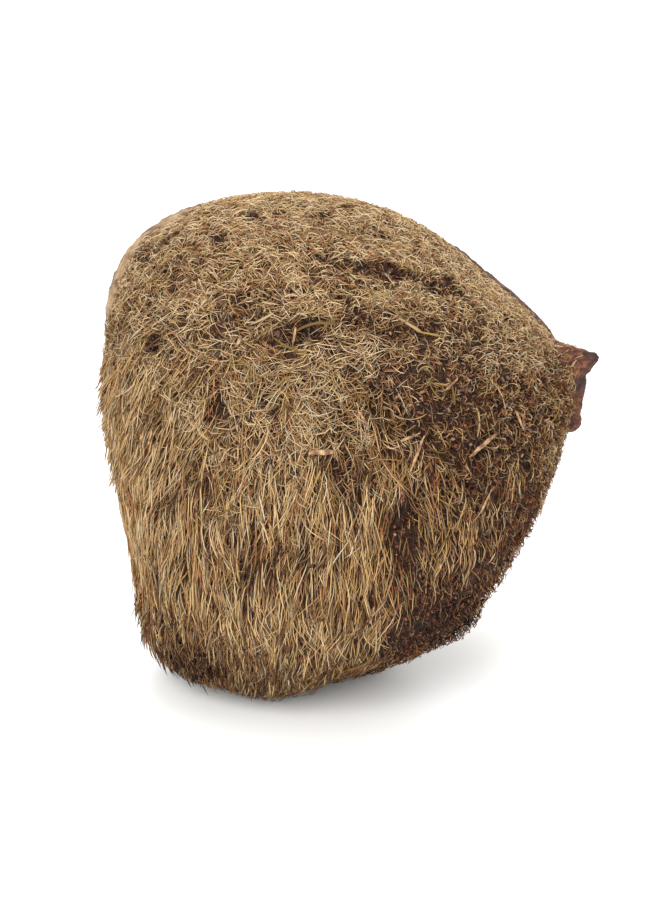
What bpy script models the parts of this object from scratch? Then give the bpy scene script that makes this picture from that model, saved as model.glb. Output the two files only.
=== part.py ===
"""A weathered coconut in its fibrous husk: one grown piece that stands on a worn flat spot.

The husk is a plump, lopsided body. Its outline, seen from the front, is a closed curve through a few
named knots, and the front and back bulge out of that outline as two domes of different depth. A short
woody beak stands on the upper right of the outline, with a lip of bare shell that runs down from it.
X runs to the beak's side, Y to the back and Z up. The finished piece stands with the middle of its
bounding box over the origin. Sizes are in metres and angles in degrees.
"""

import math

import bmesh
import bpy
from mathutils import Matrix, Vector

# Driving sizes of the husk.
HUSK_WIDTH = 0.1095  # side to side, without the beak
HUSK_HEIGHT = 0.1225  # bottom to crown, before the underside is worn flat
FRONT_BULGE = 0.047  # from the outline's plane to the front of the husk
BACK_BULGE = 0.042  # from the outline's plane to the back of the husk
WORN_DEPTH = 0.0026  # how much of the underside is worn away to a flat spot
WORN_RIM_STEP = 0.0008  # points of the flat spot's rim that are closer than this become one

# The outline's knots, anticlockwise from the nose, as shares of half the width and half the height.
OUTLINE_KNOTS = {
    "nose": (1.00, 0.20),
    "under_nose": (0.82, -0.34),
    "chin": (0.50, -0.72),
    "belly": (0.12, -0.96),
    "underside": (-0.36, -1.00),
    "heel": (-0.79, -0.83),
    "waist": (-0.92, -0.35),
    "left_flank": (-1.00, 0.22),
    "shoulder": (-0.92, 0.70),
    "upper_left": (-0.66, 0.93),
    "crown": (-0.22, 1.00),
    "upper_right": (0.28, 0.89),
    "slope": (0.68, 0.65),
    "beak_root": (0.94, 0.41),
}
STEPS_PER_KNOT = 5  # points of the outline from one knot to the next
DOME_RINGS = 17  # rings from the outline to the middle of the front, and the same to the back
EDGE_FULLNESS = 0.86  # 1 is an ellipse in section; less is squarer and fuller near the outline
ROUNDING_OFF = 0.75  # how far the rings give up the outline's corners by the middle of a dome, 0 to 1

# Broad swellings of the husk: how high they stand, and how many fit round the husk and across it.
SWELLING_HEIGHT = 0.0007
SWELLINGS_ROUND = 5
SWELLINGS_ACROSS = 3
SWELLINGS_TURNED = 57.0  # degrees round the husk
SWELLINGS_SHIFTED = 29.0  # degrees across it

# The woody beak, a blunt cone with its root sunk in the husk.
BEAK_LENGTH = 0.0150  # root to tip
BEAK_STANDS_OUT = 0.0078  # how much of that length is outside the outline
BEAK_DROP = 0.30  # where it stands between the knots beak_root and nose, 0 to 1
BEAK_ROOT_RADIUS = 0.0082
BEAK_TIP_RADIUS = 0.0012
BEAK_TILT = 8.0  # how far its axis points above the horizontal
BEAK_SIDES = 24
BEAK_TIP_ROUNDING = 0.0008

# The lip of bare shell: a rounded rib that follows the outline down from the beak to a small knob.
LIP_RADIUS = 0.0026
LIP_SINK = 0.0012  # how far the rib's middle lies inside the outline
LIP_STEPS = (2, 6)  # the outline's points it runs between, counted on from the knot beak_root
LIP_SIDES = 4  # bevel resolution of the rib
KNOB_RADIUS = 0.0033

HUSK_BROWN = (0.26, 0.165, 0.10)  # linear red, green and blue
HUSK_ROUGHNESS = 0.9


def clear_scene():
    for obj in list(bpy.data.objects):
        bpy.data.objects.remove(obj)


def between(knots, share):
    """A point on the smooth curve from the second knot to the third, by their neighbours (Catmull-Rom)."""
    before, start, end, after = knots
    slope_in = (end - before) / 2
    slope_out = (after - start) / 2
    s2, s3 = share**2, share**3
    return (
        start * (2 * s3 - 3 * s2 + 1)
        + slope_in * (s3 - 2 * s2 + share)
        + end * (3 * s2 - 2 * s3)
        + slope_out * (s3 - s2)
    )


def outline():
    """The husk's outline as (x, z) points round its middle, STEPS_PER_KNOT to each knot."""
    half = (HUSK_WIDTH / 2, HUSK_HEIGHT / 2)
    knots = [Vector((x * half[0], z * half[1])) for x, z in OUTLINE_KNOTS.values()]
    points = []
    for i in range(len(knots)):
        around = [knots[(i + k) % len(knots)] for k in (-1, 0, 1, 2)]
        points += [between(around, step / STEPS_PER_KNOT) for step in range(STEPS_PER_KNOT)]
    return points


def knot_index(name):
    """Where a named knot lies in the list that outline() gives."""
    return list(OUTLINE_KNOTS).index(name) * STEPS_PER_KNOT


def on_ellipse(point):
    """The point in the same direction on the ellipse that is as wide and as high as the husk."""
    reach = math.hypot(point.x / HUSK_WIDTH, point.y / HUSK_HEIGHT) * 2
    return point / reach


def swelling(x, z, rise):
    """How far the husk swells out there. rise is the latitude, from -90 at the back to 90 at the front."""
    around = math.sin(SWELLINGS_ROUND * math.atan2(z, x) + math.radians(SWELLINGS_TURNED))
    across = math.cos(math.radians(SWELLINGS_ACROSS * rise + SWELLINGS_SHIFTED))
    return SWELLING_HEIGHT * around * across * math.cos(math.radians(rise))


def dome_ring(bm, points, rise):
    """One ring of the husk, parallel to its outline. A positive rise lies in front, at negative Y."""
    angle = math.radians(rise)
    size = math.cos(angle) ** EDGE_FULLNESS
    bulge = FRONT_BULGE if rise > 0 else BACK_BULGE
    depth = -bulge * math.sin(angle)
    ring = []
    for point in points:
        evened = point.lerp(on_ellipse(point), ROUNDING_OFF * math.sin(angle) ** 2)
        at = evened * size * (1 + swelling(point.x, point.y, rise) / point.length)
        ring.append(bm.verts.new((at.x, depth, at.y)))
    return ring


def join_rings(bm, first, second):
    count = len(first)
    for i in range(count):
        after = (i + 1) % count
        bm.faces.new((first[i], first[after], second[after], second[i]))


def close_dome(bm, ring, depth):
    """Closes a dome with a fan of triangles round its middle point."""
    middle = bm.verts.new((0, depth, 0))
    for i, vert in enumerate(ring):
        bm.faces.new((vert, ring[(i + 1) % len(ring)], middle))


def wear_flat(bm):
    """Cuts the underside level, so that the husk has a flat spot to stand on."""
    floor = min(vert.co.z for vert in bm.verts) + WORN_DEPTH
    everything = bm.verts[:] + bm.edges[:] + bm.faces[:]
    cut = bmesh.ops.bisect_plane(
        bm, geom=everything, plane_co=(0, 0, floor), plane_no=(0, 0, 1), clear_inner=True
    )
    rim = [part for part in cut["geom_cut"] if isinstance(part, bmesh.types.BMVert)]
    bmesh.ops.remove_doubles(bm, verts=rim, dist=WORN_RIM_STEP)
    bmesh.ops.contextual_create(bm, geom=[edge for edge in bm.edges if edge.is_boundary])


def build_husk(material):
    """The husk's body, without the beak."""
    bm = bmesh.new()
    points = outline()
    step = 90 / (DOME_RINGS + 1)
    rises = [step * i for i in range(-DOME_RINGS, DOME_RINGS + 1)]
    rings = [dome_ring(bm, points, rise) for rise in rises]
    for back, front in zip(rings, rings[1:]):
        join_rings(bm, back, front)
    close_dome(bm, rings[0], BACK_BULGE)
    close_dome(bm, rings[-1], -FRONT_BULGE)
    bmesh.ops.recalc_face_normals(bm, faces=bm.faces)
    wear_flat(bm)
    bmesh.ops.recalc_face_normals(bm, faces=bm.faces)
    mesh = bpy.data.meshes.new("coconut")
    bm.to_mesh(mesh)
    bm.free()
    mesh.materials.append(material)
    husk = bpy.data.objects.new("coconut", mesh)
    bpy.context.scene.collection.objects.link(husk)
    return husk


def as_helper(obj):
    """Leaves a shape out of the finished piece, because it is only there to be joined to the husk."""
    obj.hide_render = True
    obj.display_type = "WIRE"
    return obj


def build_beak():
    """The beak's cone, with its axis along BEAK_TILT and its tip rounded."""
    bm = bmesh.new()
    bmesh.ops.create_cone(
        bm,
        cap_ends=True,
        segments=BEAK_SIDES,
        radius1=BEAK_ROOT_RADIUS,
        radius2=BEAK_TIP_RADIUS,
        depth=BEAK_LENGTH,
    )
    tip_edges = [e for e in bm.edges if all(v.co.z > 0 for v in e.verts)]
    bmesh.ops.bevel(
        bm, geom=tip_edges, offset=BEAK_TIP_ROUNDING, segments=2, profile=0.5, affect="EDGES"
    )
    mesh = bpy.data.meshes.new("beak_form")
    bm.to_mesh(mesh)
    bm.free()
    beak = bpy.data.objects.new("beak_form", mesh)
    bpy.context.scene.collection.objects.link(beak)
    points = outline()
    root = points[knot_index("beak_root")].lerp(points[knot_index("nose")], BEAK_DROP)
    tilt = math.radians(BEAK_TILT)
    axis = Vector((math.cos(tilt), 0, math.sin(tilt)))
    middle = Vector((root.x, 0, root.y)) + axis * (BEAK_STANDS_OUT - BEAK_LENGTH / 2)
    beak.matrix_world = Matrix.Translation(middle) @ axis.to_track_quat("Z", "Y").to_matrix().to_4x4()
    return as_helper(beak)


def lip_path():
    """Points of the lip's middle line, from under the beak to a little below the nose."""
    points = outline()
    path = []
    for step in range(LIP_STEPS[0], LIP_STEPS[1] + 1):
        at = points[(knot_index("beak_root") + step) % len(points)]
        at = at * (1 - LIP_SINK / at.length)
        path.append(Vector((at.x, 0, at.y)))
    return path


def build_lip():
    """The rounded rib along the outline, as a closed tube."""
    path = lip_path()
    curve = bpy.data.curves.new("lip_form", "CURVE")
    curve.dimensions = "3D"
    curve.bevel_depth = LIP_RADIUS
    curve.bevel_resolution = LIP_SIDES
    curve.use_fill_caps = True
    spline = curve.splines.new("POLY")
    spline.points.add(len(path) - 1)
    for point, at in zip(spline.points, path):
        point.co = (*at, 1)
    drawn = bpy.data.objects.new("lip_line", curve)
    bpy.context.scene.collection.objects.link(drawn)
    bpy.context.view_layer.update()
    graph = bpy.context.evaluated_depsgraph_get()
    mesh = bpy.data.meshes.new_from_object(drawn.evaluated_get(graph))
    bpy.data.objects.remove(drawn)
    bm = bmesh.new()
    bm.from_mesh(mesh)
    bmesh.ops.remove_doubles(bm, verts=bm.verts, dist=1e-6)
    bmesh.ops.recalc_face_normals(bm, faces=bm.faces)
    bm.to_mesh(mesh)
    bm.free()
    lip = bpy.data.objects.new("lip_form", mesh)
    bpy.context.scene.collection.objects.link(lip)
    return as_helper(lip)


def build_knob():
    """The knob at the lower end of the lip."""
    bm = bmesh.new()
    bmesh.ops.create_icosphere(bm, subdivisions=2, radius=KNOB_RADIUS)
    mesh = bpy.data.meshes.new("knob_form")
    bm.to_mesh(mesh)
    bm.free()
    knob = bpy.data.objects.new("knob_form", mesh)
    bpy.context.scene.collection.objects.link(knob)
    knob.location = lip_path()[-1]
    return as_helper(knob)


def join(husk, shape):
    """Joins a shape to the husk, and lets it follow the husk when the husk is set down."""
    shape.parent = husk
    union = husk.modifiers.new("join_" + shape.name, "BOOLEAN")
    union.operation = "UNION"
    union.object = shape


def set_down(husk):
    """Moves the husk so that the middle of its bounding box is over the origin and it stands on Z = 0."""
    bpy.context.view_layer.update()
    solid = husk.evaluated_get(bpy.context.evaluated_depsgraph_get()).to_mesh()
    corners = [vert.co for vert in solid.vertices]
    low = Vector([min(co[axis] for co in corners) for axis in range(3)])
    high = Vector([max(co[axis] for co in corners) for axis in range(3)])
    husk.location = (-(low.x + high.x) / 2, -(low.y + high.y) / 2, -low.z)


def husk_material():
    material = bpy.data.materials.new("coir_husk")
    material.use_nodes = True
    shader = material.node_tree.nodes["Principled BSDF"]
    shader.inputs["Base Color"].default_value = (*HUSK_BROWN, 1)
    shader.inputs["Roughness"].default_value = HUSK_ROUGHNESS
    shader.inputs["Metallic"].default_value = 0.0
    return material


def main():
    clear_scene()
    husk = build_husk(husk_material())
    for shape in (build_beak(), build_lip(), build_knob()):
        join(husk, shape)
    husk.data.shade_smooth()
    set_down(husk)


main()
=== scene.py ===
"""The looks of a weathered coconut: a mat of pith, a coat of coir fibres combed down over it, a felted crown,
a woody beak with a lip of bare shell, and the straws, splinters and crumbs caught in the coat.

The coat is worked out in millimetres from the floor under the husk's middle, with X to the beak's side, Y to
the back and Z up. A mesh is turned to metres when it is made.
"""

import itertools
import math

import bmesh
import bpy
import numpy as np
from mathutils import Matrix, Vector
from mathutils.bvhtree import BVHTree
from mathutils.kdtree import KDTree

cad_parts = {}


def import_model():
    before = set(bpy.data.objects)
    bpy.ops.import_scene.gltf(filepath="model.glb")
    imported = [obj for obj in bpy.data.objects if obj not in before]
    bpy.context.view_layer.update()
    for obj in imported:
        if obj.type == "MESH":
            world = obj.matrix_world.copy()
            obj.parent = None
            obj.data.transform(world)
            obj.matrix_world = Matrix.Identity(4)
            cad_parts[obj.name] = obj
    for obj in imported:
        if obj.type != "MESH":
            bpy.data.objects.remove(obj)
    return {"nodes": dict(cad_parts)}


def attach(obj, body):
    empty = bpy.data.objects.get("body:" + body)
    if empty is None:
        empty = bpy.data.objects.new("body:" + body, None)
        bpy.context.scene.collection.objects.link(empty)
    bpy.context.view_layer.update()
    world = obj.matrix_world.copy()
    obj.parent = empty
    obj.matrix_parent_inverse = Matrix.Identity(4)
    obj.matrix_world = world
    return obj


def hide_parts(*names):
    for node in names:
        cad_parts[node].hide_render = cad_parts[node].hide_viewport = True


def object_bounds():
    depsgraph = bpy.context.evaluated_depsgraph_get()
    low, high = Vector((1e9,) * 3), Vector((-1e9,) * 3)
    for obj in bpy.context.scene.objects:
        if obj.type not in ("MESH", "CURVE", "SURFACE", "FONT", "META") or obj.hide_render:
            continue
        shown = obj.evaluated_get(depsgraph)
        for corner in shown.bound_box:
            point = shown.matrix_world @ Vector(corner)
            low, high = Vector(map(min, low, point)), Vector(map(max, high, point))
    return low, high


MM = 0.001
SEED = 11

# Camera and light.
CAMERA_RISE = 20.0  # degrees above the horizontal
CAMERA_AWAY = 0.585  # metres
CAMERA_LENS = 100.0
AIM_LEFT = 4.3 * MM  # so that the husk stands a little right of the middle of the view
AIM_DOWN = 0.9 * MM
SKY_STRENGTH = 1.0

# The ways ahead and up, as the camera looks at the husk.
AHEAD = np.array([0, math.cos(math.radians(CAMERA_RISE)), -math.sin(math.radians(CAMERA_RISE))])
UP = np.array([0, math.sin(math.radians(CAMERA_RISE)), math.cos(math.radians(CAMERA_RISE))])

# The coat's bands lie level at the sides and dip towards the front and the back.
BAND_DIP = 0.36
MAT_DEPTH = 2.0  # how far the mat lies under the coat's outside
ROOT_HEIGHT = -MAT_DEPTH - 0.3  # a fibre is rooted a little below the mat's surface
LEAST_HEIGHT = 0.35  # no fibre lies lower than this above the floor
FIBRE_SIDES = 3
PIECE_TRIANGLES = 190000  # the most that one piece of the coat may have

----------

## STATED TASK
Only the lines from the one containing "husk = build_husk(husk_material())" through the one containing "cad_parts[obj.name] = obj" are to be reproduced, exactly as they appear.

## ANSWER TO THIS PROBLEM
    husk = build_husk(husk_material())
    for shape in (build_beak(), build_lip(), build_knob()):
        join(husk, shape)
    husk.data.shade_smooth()
    set_down(husk)


main()
=== scene.py ===
"""The looks of a weathered coconut: a mat of pith, a coat of coir fibres combed down over it, a felted crown,
a woody beak with a lip of bare shell, and the straws, splinters and crumbs caught in the coat.

The coat is worked out in millimetres from the floor under the husk's middle, with X to the beak's side, Y to
the back and Z up. A mesh is turned to metres when it is made.
"""

import itertools
import math

import bmesh
import bpy
import numpy as np
from mathutils import Matrix, Vector
from mathutils.bvhtree import BVHTree
from mathutils.kdtree import KDTree

cad_parts = {}


def import_model():
    before = set(bpy.data.objects)
    bpy.ops.import_scene.gltf(filepath="model.glb")
    imported = [obj for obj in bpy.data.objects if obj not in before]
    bpy.context.view_layer.update()
    for obj in imported:
        if obj.type == "MESH":
            world = obj.matrix_world.copy()
            obj.parent = None
            obj.data.transform(world)
            obj.matrix_world = Matrix.Identity(4)
            cad_parts[obj.name] = obj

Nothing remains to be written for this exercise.